I also think that the SDs we find based on PISA data are incorrect. Who can really believe that utra-diverse countries like Brazil (BRA) and Mexico (MEX) have less intelligence diversity than Malta (MLT). Back in 2007, sidestepping this issue of measuring intelligence SDs, Gerhard Meisenberg relied on racial diversity as a proxy for intelligence diversity (and other traits), and studied whether this could predict income inequality:

In many countries of the world the extent of ethnic, cultural and racial diversity is increasing as a result of international migration. One frequently voiced concern is that as populations become more diverse, socioeconomic inequalities within countries will become greater.

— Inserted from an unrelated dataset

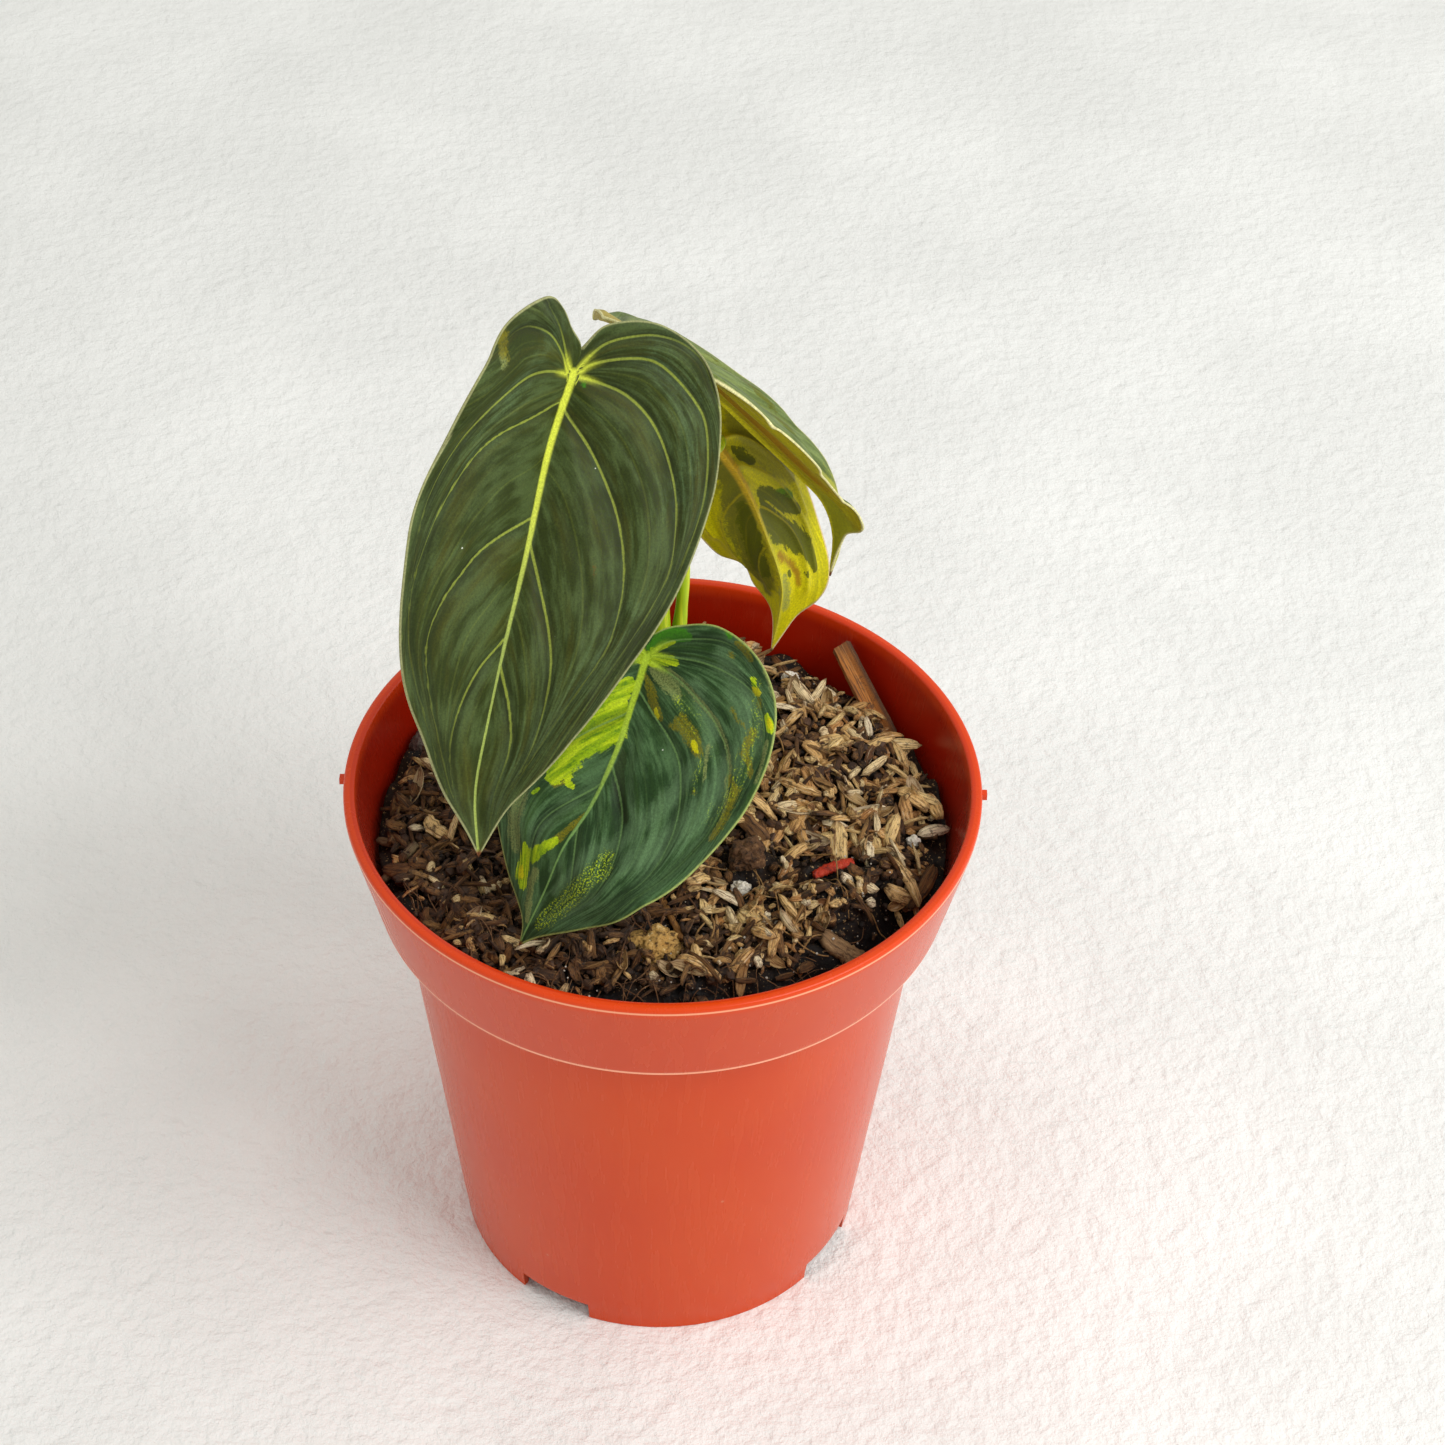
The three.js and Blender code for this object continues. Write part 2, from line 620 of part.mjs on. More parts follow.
// The curved surface of a leaf: where a place on the flat blade lies in space, and its normal.
function bladeSurface(leaf) {
  const curve = new THREE.CatmullRomCurve3(leaf.midrib.map(point), false, 'catmullrom', 0.5);
  const length = curve.getLength();
  const faceBase = faceVector(leaf.faceBase);
  const faceTip = faceVector(leaf.faceTip);
  const frameAt = (u) => {
    const share = THREE.MathUtils.clamp(u / length, 0, 1);
    const centre = curve.getPointAt(share);
    const tangent = curve.getTangentAt(share);
    const normal = faceBase.clone().lerp(faceTip, share);
    normal.addScaledVector(tangent, -normal.dot(tangent)).normalize();
    return { share, centre, tangent, normal, across: normal.clone().cross(tangent) };
  };
  const at = (u, v, lift = 0) => {
    const { share, centre, tangent, normal, across } = frameAt(u);
    const side = v < 0 ? 'left' : 'right';
    const sign = v < 0 ? -1 : 1;
    const out = Math.abs(v);
    const fold = rad(THREE.MathUtils.lerp(leaf.fold.base, leaf.fold.tip, share));
    const curl = rad(THREE.MathUtils.lerp(...leaf.curl[side], share));
    const angle = fold + curl * out;
    const reach = (Math.sin(angle) - Math.sin(fold)) / curl;
    const rise = (Math.cos(fold) - Math.cos(angle)) / curl;
    const back = Math.min(u, 0);
    const lobe = rad(leaf.lobeLift);
    const outward = v === 0 ? normal : normal.clone().multiplyScalar(Math.cos(angle))
      .addScaledVector(across, -sign * Math.sin(angle));
    return centre.clone()
      .addScaledVector(across, sign * reach)
      .addScaledVector(normal, rise - back * Math.sin(lobe))
      .addScaledVector(tangent, back * Math.cos(lobe))
      .addScaledVector(outward, lift);
  };
  return { length, at, frameAt };
}

function inTenths(list, s) {
  const low = Math.min(Math.floor(s * 10 + 1e-9), 9);
  return THREE.MathUtils.lerp(list[low], list[low + 1], s * 10 - low);
}

// Where a blade's ray leaves the midrib: at the junction, or past BASAL_SHARE along the midrib.
function rayFoot(s, length) {
  return length * Math.max(0, (s - BASAL_SHARE) / (1 - BASAL_SHARE)) ** 3;
}

// A place on the flat blade: s goes round the outline and t from the midrib out to it.
function bladePlace(outline, s, t, length, veinBow) {
  const foot = new THREE.Vector2(rayFoot(s, length), 0);
  const end = outline.getPoint(s);
  const straight = end.clone().sub(foot);
  const bow = THREE.MathUtils.lerp(...veinBow, THREE.MathUtils.smoothstep(s, 0.15, 0.5));
  const heading = Math.min(straight.angle() + rad(inTenths(RAY_SWING, s)) * bow, Math.PI);
  const reach = straight.length() * inTenths(RAY_REACH, s);
  const turn = new THREE.Vector2(Math.cos(heading), Math.sin(heading)).multiplyScalar(reach).add(foot);
  return foot.multiplyScalar((1 - t) ** 2).addScaledVector(turn, 2 * t * (1 - t)).addScaledVector(end, t * t);
}

// The blade swells between its veins, and its margin is slightly ruffled.
function bladeLift(leaf, s, t) {
  const stops = [0, ...VEINS, 1];
  let i = 0;
  while (i < stops.length - 2 && stops[i + 1] <= s) {
    i++;
  }
  const between = (s - stops[i]) / (stops[i + 1] - stops[i]);
  const swell = PLEAT_DEPTH * Math.sin(Math.PI * between) * Math.sin(Math.PI * Math.sqrt(t));
  const wave = leaf.ruffle * Math.sin(s * 26) * t ** 3 * (1 - s);
  return swell + wave;
}

function makeBlade(leaf) {
  const surface = bladeSurface(leaf);
  const { length } = surface;
  const stops = [0, ...VEINS, 1];
  const columns = [0];
  for (let i = 0; i < stops.length - 1; i++) {
    for (let k = 1; k <= STEPS_PER_VEIN; k++) {
      columns.push(THREE.MathUtils.lerp(stops[i], stops[i + 1], k / STEPS_PER_VEIN));
    }
  }
  const positions = [];
  const places = new Map();
  // Each place holds two vertices, the upper face's and the lower face's.
  const vertex = (key, u, v, lift, ridge) => {
    if (!places.has(key)) {
      places.set(key, positions.length / 6);
      positions.push(...surface.at(u, v, lift + LEAF_THICKNESS / 2).toArray());
      positions.push(...surface.at(u, v, lift - LEAF_THICKNESS / 2 - ridge).toArray());
    }
    return places.get(key);
  };
  const triangles = [];
  for (const side of ['left', 'right']) {
    const sign = side === 'left' ? -1 : 1;
    const outlinePoints = [...leaf[side], [length, 0]].map(([u, w]) => new THREE.Vector2(u, w));
    const outline = new THREE.SplineCurve(outlinePoints);
    const index = columns.map((s, i) => BLADE_ROWS.map((t, j) => {
      const foot = rayFoot(s, length);
      if (i === columns.length - 1) {
        return vertex('tip', length, 0, 0, 0);
      }
      if (j === 0) {
        return vertex(`midrib ${foot}`, foot, 0, 0, MIDRIB_RIDGE * (1 - foot / length));
      }
      const place = bladePlace(outline, s, t, length, leaf.veinBow[side]);
      const key = i === 0 ? `sinus ${j}` : `${side} ${i} ${j}`;
      return vertex(key, place.x, i === 0 ? 0 : sign * place.y, i === 0 ? 0 : bladeLift(leaf, s, t), 0);
    }));
    const add = (a, b, c) => {
      if (a !== b && b !== c && c !== a) {
        const upper = sign > 0 ? [a, b, c] : [a, c, b];
        triangles.push(...upper.map((k) => 2 * k));
        triangles.push(2 * upper[0] + 1, 2 * upper[2] + 1, 2 * upper[1] + 1);
      }
    };
    const last = BLADE_ROWS.length - 1;
    for (let i = 0; i < columns.length - 1; i++) {
      for (let j = 0; j < last; j++) {
        add(index[i][j], index[i + 1][j], index[i + 1][j + 1]);
        add(index[i][j], index[i + 1][j + 1], index[i][j + 1]);
      }
      const [a, b] = sign > 0 ? [index[i][last], index[i + 1][last]] : [index[i + 1][last], index[i][last]];
      triangles.push(2 * a, 2 * b, 2 * b + 1, 2 * a, 2 * b + 1, 2 * a + 1);
    }
  }
  return geometryFrom(positions, triangles);
}

// The petiole's own points, then its hook up to just under the blade's junction.
function petiolePoints(name) {
  const { centre, normal } = bladeSurface(LEAVES[name]).frameAt(0);
  const below = LEAF_THICKNESS / 2 + MIDRIB_RIDGE + GAP;
  const { path, hook } = PETIOLES[name];
  const end = centre.clone().addScaledVector(normal, -below);
  const before = centre.clone().addScaledVector(normal, -below - hook);
  return [...path.map(point), before, end];
}

function makeStem(grow = 0) {
  let body = solid(rod(STEM.path.map(point), STEM.radii, { grow }));
  for (const [name, { radii }] of Object.entries(PETIOLES)) {
    const points = petiolePoints(name);
    const ends = [radii.at(-1), radii.at(-1)];
    body = body.add(solid(rod(points, [...radii, ...ends], { steps: 3, grow })));
  }
  for (let i = 0; i < ROOTS.count; i++) {
    const angle = rad(ROOTS.firstAngle + (i * 360) / ROOTS.count);
    const out = new THREE.Vector3(Math.cos(angle), Math.sin(angle), 0);
    const start = point(ROOTS.start);
    start.z -= i * ROOTS.spacing;
    const middle = start.clone().addScaledVector(out, ROOTS.length * 0.55);
    const end = start.clone().addScaledVector(out, ROOTS.length);
    middle.z -= ROOTS.drop * 0.3;
    end.z -= ROOTS.drop;
    body = body.add(solid(rod([start, middle, end], ROOTS.radii, { sides: 5, grow })));
  }
  return body;
}

// The mix fills the pot up to its surface, with a socket for each thing that stands or lies in it.
function makeMix() {
  const cavity = solid(lathe([...cavityProfile(GAP), [0, POT.height - POT.lipRound]], POT.segments));
  let mix = makeLitter(solid(mixBlock())).intersect(cavity).subtract(makeStem(GAP));
  for (const bit of Object.values(BITS)) {
    mix = mix.subtract(solid(bitGeometry(bit, GAP)));
  }
  for (const slip of Object.values(SLIPS)) {
    mix = mix.subtract(solid(slipGeometry(slip, GAP)));
  }
  mix = mix.subtract(solid(stickGeometry(GAP)));
  const pieces = mix.decompose();
  pieces.sort((a, b) => b.volume() - a.volume());
  return fromSolid(pieces[0]);
}

const plant = new THREE.Group();

function addPiece(name, geometry, color, roughness) {
  const material = new THREE.MeshStandardMaterial({ color, roughness, metalness: 0 });
  const mesh = new THREE.Mesh(geometry, material);
  mesh.name = name;
  plant.add(mesh);
}

addPiece('pot', makePot(), COLORS.pot, POT_ROUGHNESS);
addPiece('potting_mix', makeMix(), COLORS.mix, BARK_ROUGHNESS);
addPiece('stem_and_petioles', fromSolid(makeStem()), COLORS.stem, LEAF_ROUGHNESS);
for (const [name, leaf] of Object.entries(LEAVES)) {
  addPiece(name, makeBlade(leaf), leaf.color, LEAF_ROUGHNESS);
}
for (const [name, bit] of Object.entries(BITS)) {
  addPiece(name, bitGeometry(bit), bit.color, BARK_ROUGHNESS);
}
for (const [name, slip] of Object.entries(SLIPS)) {
  addPiece(name, slipGeometry(slip), slip.color, BARK_ROUGHNESS);
}
addPiece('wood_stick', stickGeometry(), WOOD_STICK.color, BARK_ROUGHNESS);

export default plant;
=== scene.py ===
"""A young black gold philodendron in a full nursery pot, dressed in detail over the model's frame.

Sizes are in millimetres inside the making functions and metres in the scene.
+Z is up and -Y is the front, the side that the large leaf faces.
"""
import json
import math
import random
from functools import partial
from itertools import product

import bmesh
import bpy
import numpy as np
from mathutils import Matrix, Vector, noise

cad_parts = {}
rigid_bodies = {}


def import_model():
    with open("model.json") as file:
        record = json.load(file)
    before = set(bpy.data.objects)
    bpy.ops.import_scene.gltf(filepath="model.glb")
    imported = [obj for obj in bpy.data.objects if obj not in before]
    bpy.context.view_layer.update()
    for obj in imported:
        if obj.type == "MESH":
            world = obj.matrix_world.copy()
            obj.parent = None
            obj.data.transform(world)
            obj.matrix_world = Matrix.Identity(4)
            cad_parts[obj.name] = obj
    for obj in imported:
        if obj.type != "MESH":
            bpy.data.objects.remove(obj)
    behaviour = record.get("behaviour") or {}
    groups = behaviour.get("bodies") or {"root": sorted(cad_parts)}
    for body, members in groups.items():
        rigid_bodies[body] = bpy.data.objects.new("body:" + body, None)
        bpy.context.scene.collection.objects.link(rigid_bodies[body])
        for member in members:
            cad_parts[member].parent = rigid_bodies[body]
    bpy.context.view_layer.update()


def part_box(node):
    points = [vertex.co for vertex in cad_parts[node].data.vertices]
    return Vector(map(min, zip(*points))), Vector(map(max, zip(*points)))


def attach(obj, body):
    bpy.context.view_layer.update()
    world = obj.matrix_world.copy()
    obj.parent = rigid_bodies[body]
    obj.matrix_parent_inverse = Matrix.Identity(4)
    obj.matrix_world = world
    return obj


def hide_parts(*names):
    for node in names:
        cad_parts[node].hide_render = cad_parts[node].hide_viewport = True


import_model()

bl_info = {
    "name": "Potted Philodendron",
    "version": (1, 0, 0),
    "blender": (4, 5, 0),
    "location": "3D View > Sidebar > Plant",
    "description": "Builds a potted black gold philodendron piece by piece",
    "category": "Object",
}

MM = 0.001
PER_MM2 = 1e6

# ---- Sizes of the pot, as the frame has them ----
POT_HEIGHT, RIM_RADIUS, LIP_WIDTH, LIP_ROUND = 113.0, 60.0, 2.2, 0.4
COLLAR_HEIGHT, COLLAR_RADIUS = 22.0, 55.2  # the radius at the collar's foot
BODY_TOP_RADIUS, FOOT_RADIUS = 50.8, 40.2
WALL, FLOOR_UNDERSIDE, FLOOR_THICKNESS = 1.5, 5.0, 1.6
COLLAR_FOOT_Z = POT_HEIGHT - COLLAR_HEIGHT
FLOOR_TOP = FLOOR_UNDERSIDE + FLOOR_THICKNESS
DRAIN_COUNT, FIRST_DRAIN_ANGLE, CENTRE_HOLE_RADIUS = 4, -30.0, 5.0
NOTCH_WIDTH, NOTCH_HEIGHT = 15.5, 4.5
SLOT_WIDTH, SLOT_INNER, SLOT_OUTER = 7.0, 24.0, 36.0
NUB_OUT, NUB_WIDTH, NUB_HEIGHT, NUB_BELOW = 1.0, 1.5, 1.3, 1.5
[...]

The present study presents new measures of ethnic, racial and religious diversity for 198 countries and territories. These measures were used as predictors of the Gini index in regression models with other predictors. Ethnic and religious diversity were found to be virtually unrelated to the Gini index. However, a high level of racial diversity independently predicts a high Gini index. The effect of racial diversity is robust and persists when controls for spatial and cultural autocorrelation are introduced. The ethnic, racial, cultural and religious diversity of national populations varies over a wide range. At one extreme are countries such as Sweden and Norway which are, or were until recently, very homogeneous on most or all of these dimensions. Other countries are extremely diverse. For example, we find very high levels of ethnic diversity in most countries of sub-Saharan Africa, and very high levels of racial diversity in most Latin American countries. The possibility that aspects of cultural, ethnic or racial diversity are related to the level of income inequality in the country derives from two lines of reasoning. One hypothesis states that social solidarity is greatest in countries with a homogeneous population. It has been shown repeatedly that in private life, people associate preferentially with partners who are similar to themselves (DeBruine, 2002). According to genetic similarity theory (Rushton, 1989; Rushton and Bons, 2005), this tendency evolved as an extension of kin-selected altruism.

He made an estimate of the intelligence diversity using the ethnic groups in the countries and their IQs and genetic distances. His results were not so surprising:

His correlation of .41 is not too far from the simulation results of .31, and his regression results were robust enough. This may make us wonder how to reconcile the simulation findings with Meisenberg’s real data findings using a proxy for IQ SD instead of the real deal. The simplest explanation I can think of is that racial diversity reduces support for income redistribution policies (very rationally, says Frank Salter), and that’s what Meisenberg’s measure is really picking up upon, not intelligence inequality’s direct effect on income inequality.